Secondo i carabinieri a Paternò si registra “il superamento della tradizionale figura del politico o dell’imprenditore colluso, ma allo stesso tempo estraneo”. Per loro, invece, “col chiaro scopo di superare ogni compiacente mediazione, la mafia aveva occupato direttamente una poltrona“. Il 28 novembre 2008, insieme con altre 23 persone, viene arrestato l’assessore ai Servizi sociali Carmelo Frisenna, il candidato più votato al consiglio comunale nelle elezioni del maggio 2007. Di conseguenza arriva in municipio la cosiddetta commissione d’accesso interforze, incaricata dal ministero dell’Interno di accertare (su richiesta dell’ormai ex prefetto di Catania Giovanni Finazzo) i termini della infiltrazione mafiosa. La commissione ha prodotto una relazione, letta da Panorama, che è stata trasmessa dalla prefettura a Maroni nella prima settimana di agosto, dopo quattro mesi di verifica degli atti. I commissari sono partiti dall’arresto di Frisenna, indicato nella relazione come elemento organico alla cosca Santapaola-Ercolano, per giungere alle insistenti “raccomandazioni” che per conto del clan sarebbero state rivolte ai vari uffici e allo stesso sindaco. Fino a citare ulteriori episodi: dalle famiglie mafiose che ricevono contributi dal comune all’ex vigile urbano sospeso, reintegrato e infine condannato per mafia, che per premio (si fa per dire) ottiene il trasferimento ai servizi sociali. Con ruolo di dirigente. Nell’ordinanza che conferma l’arresto di Frisenna, allegata alla relazione della commissione d’accesso, il giudice per le indagini preliminari di Catania Antonino Fallone scrive: “Non possono non rilevarsi le inquietanti ombre circa la sussistenza di una ‘intesa’ tra gli amministratori del Comune di Paternò e gli esponenti della mafia locale, che perdura tuttora”.

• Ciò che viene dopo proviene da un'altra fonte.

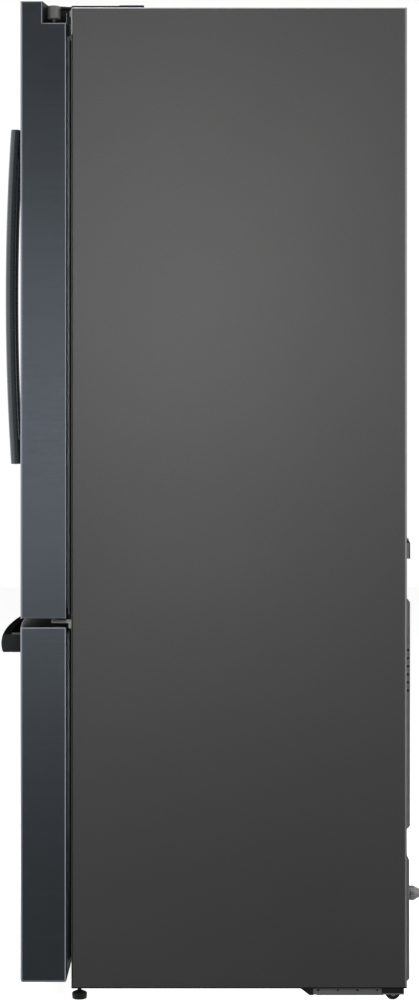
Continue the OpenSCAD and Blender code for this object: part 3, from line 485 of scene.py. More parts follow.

Sussistono, aggiunge, “condizionamenti tali da prendere in seria considerazione lo scioglimento del consiglio comunale conseguente a fenomeni di infiltrazione e di condizionamento di tipo mafioso”.
Il gip registra “la totale infedeltà del Frisenna, stabilmente inserito nell’associazione mafiosa”, così da svolgere “la preminente mansione di tutelare gli interessi della “famiglia” all’interno del consiglio comunale di Paternò, gettando inevitabilmente pesanti ombre circa l’operato dell’intera amministrazione, con particolare riferimento al sindaco Giuseppe Failla“ (pronto anche a battaglie eclatatnti, la scorsa estate si fece riprendere in mutande per protestare contro l’emergenza rifiuti) e agli assessori “Antonino Cosentino e Salvatore Torrisi, successivamente diventato assessore provinciale”. Sono tutti uomini del Pdl. E tutti si onorano, pubblicamente e a vario titolo, dell’amicizia di Ignazio La Russa. Non ricambiati, in verità, perché il ministro della Difesa vuol tenersi comprensibilmente alla larga da loro. Un’intercettazione, in particolare, appare emblematica.
Cosa nostra punta al controllo dello smaltimento dei rifiuti e Francesco Amantea, interlocutore dei clan di Paternò, spiega a un imprenditore considerato colluso, Rosario Sinatra, ciò che ha intenzione di dire agli amministratori locali: “Carmelino Frisullo deve essere il nostro portavoce, il mio orecchio e i miei occhi. Voi siete padroni a casa vostra. Ma tutto quello che fate a livello politico e di cui discutete deve passare da me. Perché a Paternò non vi faccio camminare più. Vi potete candidare centomila volte!”.
L’assoluta estraneità personale di La Russa è scontata. Ma la vicenda resta fastidiosa. A cominciare dal fatto che il nullaosta definitivo allo scioglimento del comune dovrebbe arrivare dal Consiglio dei ministri, in cui La Russa ha peso personale, oltre che per la rilevanza del suo ministero. D’altra parte il Viminale sembra deciso.
Negli uffici del ministero dell’Interno sottolineano che la lotta alla mafia si fa anche con severe misure sulle amministrazioni locali. Di destra come di sinistra. In teoria Paternò non potrebbe essere salvata nemmeno dalla nuova legge sulla sicurezza pubblica, datata 15 luglio 2009, che riduce i parametri della “mafiosità” ravvisabile. La stessa legge cui ha fatto seguito il “lodo Fondi”, il comune laziale al quale è stato per ora risparmiato lo scioglimento poiché, secondo la spiegazione di Silvio Berlusconi, “diversi ministri hanno fatto notare come nessun componente della giunta o del consiglio comunale sia stato toccato da un avviso di garanzia“.
Invece a Paternò c’è l’indagato, anzi l’arrestato. E pure tutto il resto.